Written instruction | Please give back word for word the lines below, from the first one through the one with "Vector = FreeCAD.Vector".

Data section |
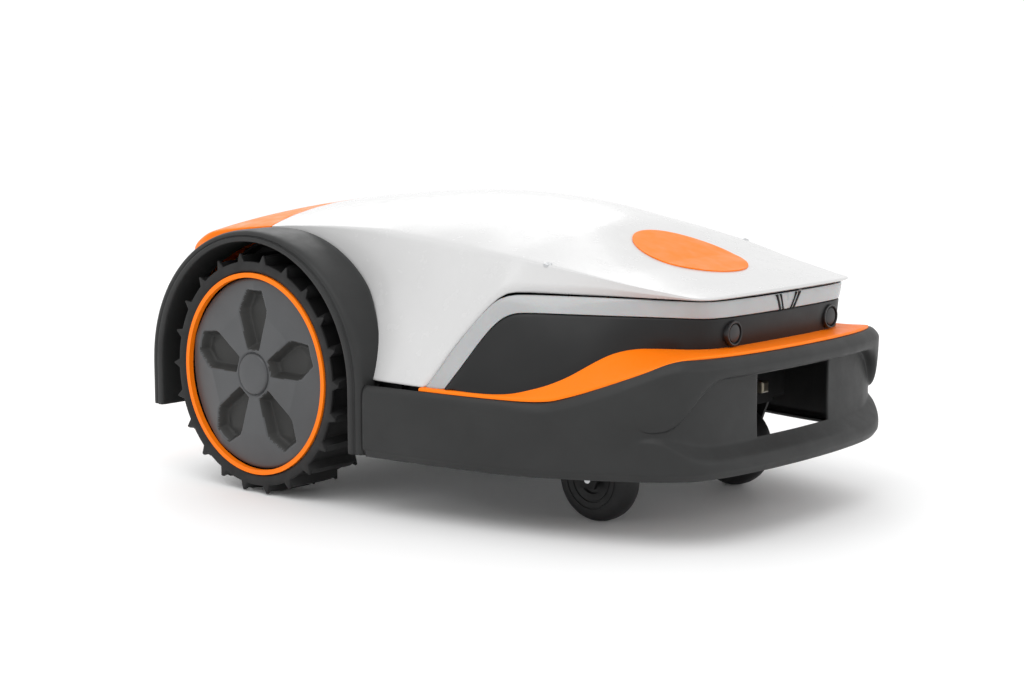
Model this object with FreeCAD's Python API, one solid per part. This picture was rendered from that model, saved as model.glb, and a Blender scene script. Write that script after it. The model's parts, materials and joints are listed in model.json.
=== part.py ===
# Robotic lawn mower: two driven rear wheels, two swivelling front casters, a floating cover
# that senses bumps, and a height-adjustable cutting deck with three pivoting blades.
# Units are millimetres. +X is forward, +Y is the machine's left, +Z is up, and the origin is
# the centre of the footprint on the ground. The drawing below has its zero a little behind
# that, and every piece is moved by DATUM_SHIFT when it is exported.
import FreeCAD, Part
import math
import os

Vector = FreeCAD.Vector

# ---- driving dimensions -------------------------------------------------------------------
LENGTH = 708.0
WIDTH = 530.0
HEIGHT = 318.0
REAR_X = -349.0
FRONT_X = REAR_X + LENGTH
DATUM_SHIFT = -(FRONT_X + REAR_X) / 2
HOOD_FRONT_X = 331.0
SIDE_Y = WIDTH / 2
WALL = 3.0
SNUG = 0.05          # radial running clearance of a shaft in its bore
GAP = 0.4            # clearance between neighbours that move past each other
FLOAT_TRAVEL = 6.0   # how far the floating cover moves back and forth when it is bumped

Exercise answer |
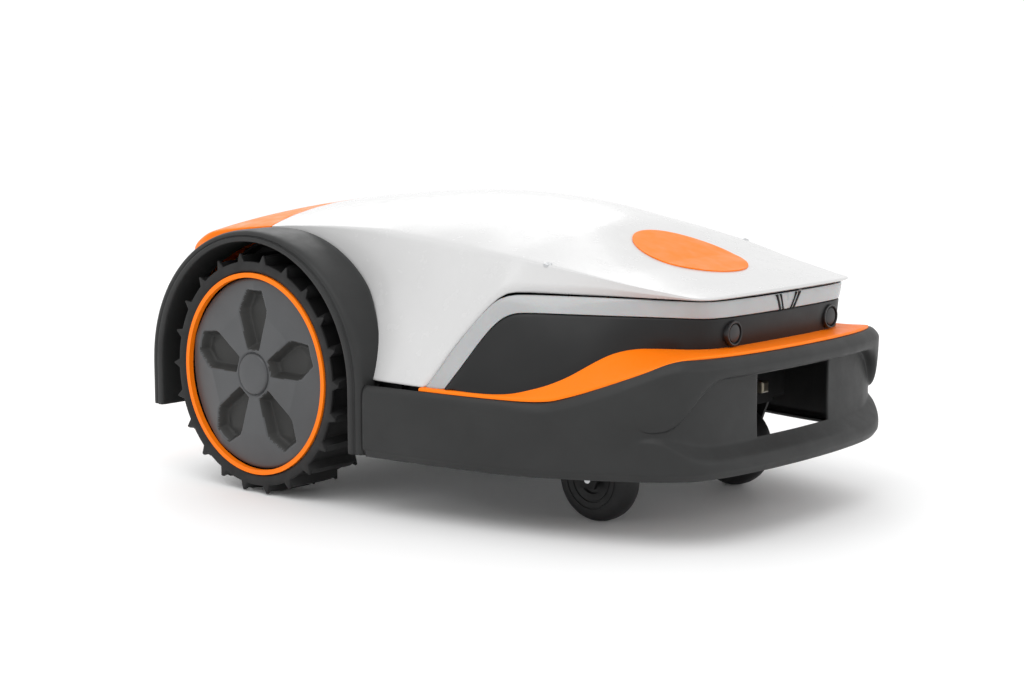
Model this object with FreeCAD's Python API, one solid per part. This picture was rendered from that model, saved as model.glb, and a Blender scene script. Write that script after it. The model's parts, materials and joints are listed in model.json.
=== part.py ===
# Robotic lawn mower: two driven rear wheels, two swivelling front casters, a floating cover
# that senses bumps, and a height-adjustable cutting deck with three pivoting blades.
# Units are millimetres. +X is forward, +Y is the machine's left, +Z is up, and the origin is
# the centre of the footprint on the ground. The drawing below has its zero a little behind
# that, and every piece is moved by DATUM_SHIFT when it is exported.
import FreeCAD, Part
import math
import os

Vector = FreeCAD.Vector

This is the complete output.